In a summer of the great unknown amid a possible trade for Portland Trail Blazers guard Damian Lillard, Miami Heat coach Erik Spoelstra is stressing comfort moving forward with his known quantities.
In an interview with ESPN in Abu Dhabi, where Spoelstra is working as an assistant coach with Team USA in advance of the upcoming FIBA Basketball World Cup in his ancestral home of the Philippines, Spoelstra spoke of the Heat already being in a good place.
“We had most of our work done,” he said, with the team losing Gabe Vincent, Max Strus, Omer Yurtseven and Cody Zeller in free agency, while also signing Josh Richardson and Thomas Bryant in that process.
“We’re bringing back the majority of our players, and that’s a luxury in this league. Things are so transient, things are moving fast. It seems like it’s moving faster now than even four, five, six years ago. We feel great about our group.”
From the Heat roster that advanced to last season’s NBA Finals, the Heat are returning Jimmy Butler, Bam Adebayo, Tyler Herro, Kevin Love, Caleb Martin, Kyle Lowry, Duncan Robinson, Haywood Highsmith, Nikola Jovic, Jamal Cain and Orlando Robinson.
Or, at least for now.
Among those linked to a potential deal for Lillard, who has singled out the Heat as his preferred landing spot amid his trade request, are Herro, Lowry and Duncan Robinson.
With such matters largely left to Heat President Pat Riley, general manager Andy Elisburg and the team’s ownership wing of Micky Arison and Nick Arison, Spoelstra is placing his focus on his job at hand.
“I’m just immersed here,” he said of his work as USA Basketball assistant to Golden State Warriors coach Steve Kerr.
Within a month, though, the focus will be back on a roster that could be largely similar to last season or could be dramatically different with Lillard.
“We made some nice additions, we feel,” said Spoelstra, who also lost longtime team captain Udonis Haslem to retirement. “Josh Richardson, getting another family member back into our program. Thomas Bryant, who we’ve been a big fan of his.”

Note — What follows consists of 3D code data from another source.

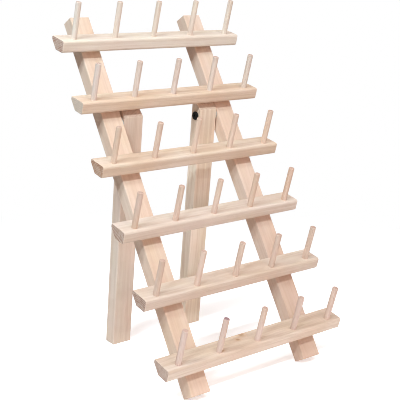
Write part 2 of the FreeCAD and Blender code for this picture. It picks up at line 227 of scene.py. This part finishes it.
    # sapwood and heartwood drift between straw and flesh
    hue = T.noise(T.join(T.math("MULTIPLY", cx, 0.013), T.math("MULTIPLY", cy, 0.035), T.math("MULTIPLY", cz, 0.035)), 1.0, 2.0, 0.5)
    base = T.mix(T.math("MULTIPLY", T.smooth(hue, 0.35, 0.68), 0.55), base, T.mix(1.0, base, rgb(1.0, 0.945, 0.965), "MULTIPLY"))
    base = T.mix(T.math("MULTIPLY", T.smooth(hue, 0.48, 0.26), 0.5), base, T.mix(1.0, base, rgb(0.985, 0.985, 0.90), "MULTIPLY"))
    tone = T.math("ADD", T.math("MULTIPLY", late, 0.42), T.math("MULTIPLY", T.smooth(broad, 0.38, 0.68), 0.62))
    tone = T.math("ADD", tone, T.math("MULTIPLY", T.smooth(mid, 0.42, 0.75), 0.28))
    tone = T.math("ADD", tone, T.math("MULTIPLY", T.smooth(fine, 0.5, 0.8), 0.13))
    tone = T.math("MULTIPLY", tone, fig)
    col = T.mix(tone, base, I["Late"])
    col = T.mix(T.math("MULTIPLY", pores, T.math("MULTIPLY", fig, 0.22)), col, rgb(0.36, 0.20, 0.11))
    # heart of a knot, and the darker wood round it
    col = T.mix(T.math("MULTIPLY", k_near, 0.42), col, rgb(0.60, 0.35, 0.18))
    col = T.mix(T.math("MULTIPLY", k_core, 0.55), col, rgb(0.36, 0.19, 0.10))
    # end grain drinks the light: darker, and its rings show
    end_speck = T.noise(cut, 1.7, 3.0, 0.7)
    end_broad = T.noise(cut, 0.16, 2.0, 0.5)
    end_tone = T.math("ADD", 0.42, T.math("MULTIPLY", late, 0.62))
    end_tone = T.math("ADD", end_tone, T.math("MULTIPLY", T.smooth(end_speck, 0.4, 0.7), 0.26))
    end_tone = T.math("ADD", end_tone, T.math("MULTIPLY", T.smooth(end_broad, 0.38, 0.66), 0.22))
    end_col = T.mix(end_tone, T.mix(0.35, I["Early"], I["Warm"]), I["End"])
    col = T.mix(end, col, end_col)

    # sanded edges: fibres broken over the arris, a little rougher; the paler colour along every arris is partly the
    # sanded wood and partly a painted highlight
    bev = T.new("ShaderNodeBevel", samples=6)
    bev.inputs["Radius"].default_value = 0.0016
    geo = T.new("ShaderNodeNewGeometry")
    turn = T.math("SUBTRACT", 1.0, T.vmath("DOT_PRODUCT", bev.outputs[0], geo.outputs["Normal"]))
    edge = T.smooth(turn, 0.012, 0.13)
    edge = T.math("MULTIPLY", edge, T.smooth(T.noise(cut, 0.21, 3.0, 0.6), 0.36, 0.62))
    col = T.mix(T.math("MULTIPLY", edge, 0.12), col, T.mix(1.0, col, rgb(1.10, 1.10, 1.10), "MULTIPLY"))
    # handling: faint grey-brown bloom that sits where fingers go
    hand = T.noise(cut, 0.035, 3.0, 0.6)
    col = T.mix(T.math("MULTIPLY", T.smooth(hand, 0.55, 0.8), 0.10), col, rgb(0.50, 0.36, 0.27))

    # painted shade: low on a leg the wood is darkened and reddened towards the floor, standing in for light that falls
    # off down there
    _, _, up_mm = T.split(T.vmath("SCALE", tc.outputs["Object"], scale=1000.0))
    low = T.smooth(T.math("ADD", up_mm, T.math("MULTIPLY", T.math("SUBTRACT", hand, 0.5), 120.0)), 360.0, 40.0)
    col = T.mix(T.math("MULTIPLY", low, I["Falloff Shade"]), col, T.mix(1.0, col, rgb(0.62, 0.52, 0.49), "MULTIPLY"))

    # relief: hard late wood stands proud, fibres lie as fine ridges, the saw leaves a faint chatter
    h = T.math("MULTIPLY", late, 0.9)
    h = T.math("ADD", h, T.math("MULTIPLY", mid, 0.8))
    h = T.math("ADD", h, T.math("MULTIPLY", fine, 0.9))
    h = T.math("SUBTRACT", h, T.math("MULTIPLY", pores, 0.7))
    h = T.math("SUBTRACT", h, T.math("MULTIPLY", k_core, 1.5))
    chatter = T.math("SINE", T.math("ADD", T.math("MULTIPLY", cx, 1.25), T.math("MULTIPLY", drift, 9.0)))
    h = T.math("ADD", h, T.math("MULTIPLY", chatter, T.math("MULTIPLY", T.smooth(hand, 0.4, 0.7), 0.10)))
    h = T.math("ADD", h, T.math("MULTIPLY", T.math("MULTIPLY", end, end_speck), 1.4))
    bump = T.new("ShaderNodeBump")
    T.put(bump.inputs["Strength"], I["Bump"])
    bump.inputs["Distance"].default_value = 0.00022
    T.put(bump.inputs["Height"], h)

    rough = T.math("ADD", 0.60, T.math("MULTIPLY", mid, 0.16))
    rough = T.math("ADD", rough, T.math("MULTIPLY", end, 0.14))
    rough = T.math("ADD", rough, T.math("MULTIPLY", edge, 0.08))
    rough = T.math("SUBTRACT", rough, T.math("MULTIPLY", late, 0.10))

    T.put(out.inputs["Color"], col)
    T.put(out.inputs["Roughness"], rough)
    T.put(out.inputs["Normal"], bump.outputs[0])
    return g


WOOD = wood_group()


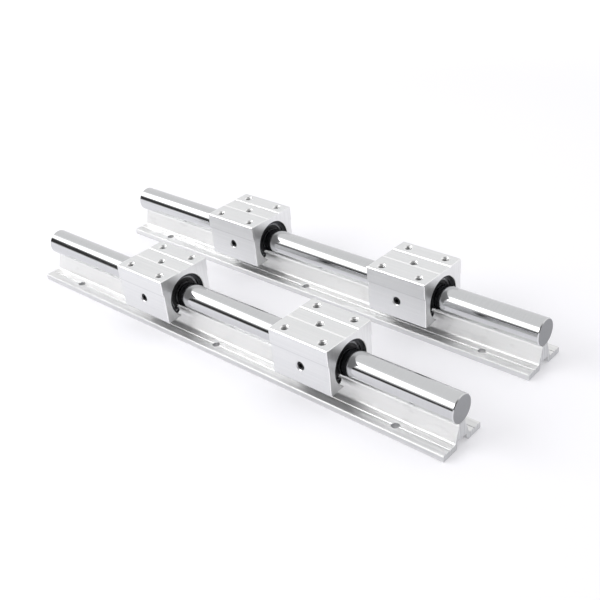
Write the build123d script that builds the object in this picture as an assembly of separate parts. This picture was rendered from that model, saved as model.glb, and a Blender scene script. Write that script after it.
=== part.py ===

Then there is first-round pick Jaime Jaquez Jr., the 22-year-old guard who was selected as a senior out of UCLA at No. 18 in June’s NBA draft.
“And Jaquez as our draft pick, we’re excited,” Spoelstra said. “He’s a guy you can plug and play right now. He’s a little bit older and he has a great deal of experience.”
Jaquez also has been linked to a potential Heat trade for Lillard.
As for the Heat’s core, Spoelstra spoke in terms of getting back to where the team was before Herro was lost for the balance of the postseason in the Heat’s first playoff game.
“So we’re adding those guys to our mix and bringing everybody back,” Spoelstra said. “Tyler’s healthy, Jimmy and Bam, that’s a great core. So we’re excited about it.”
At the moment, the Heat stand with 21 players under contract, the NBA offseason limit, with training camp opening on Oct. 3.
Should Team USA advance to the World Cup championship game, it would keep Spoelstra overseas through Sept. 10.
“You quickly understand how challenging it is in FIBA, the teams that have been together for multiple years, sometimes six, eight, 10 years together,” Spoelstra of coaching a team of relative NBA neophytes on the world stage. “We’re trying to put together a group in five or six weeks.”
Spoelstra’s offseason has included a visit with the Heat at the Las Vegas summer league and then time last weekend in Springfield, Mass., at the Hall of Fame induction of Heat icon Dwyane Wade.
As with the Heat’s playoff run, Spoelstra again is working with a roster that is being questioned as to whether it has enough to make it to the championship round.
“We like that,” he said. “I think it’s given everybody a chip on their shoulders about this challenge.”
The United States opens play at the World Cup on Aug. 26 at 8:40 a.m. against New Zealand.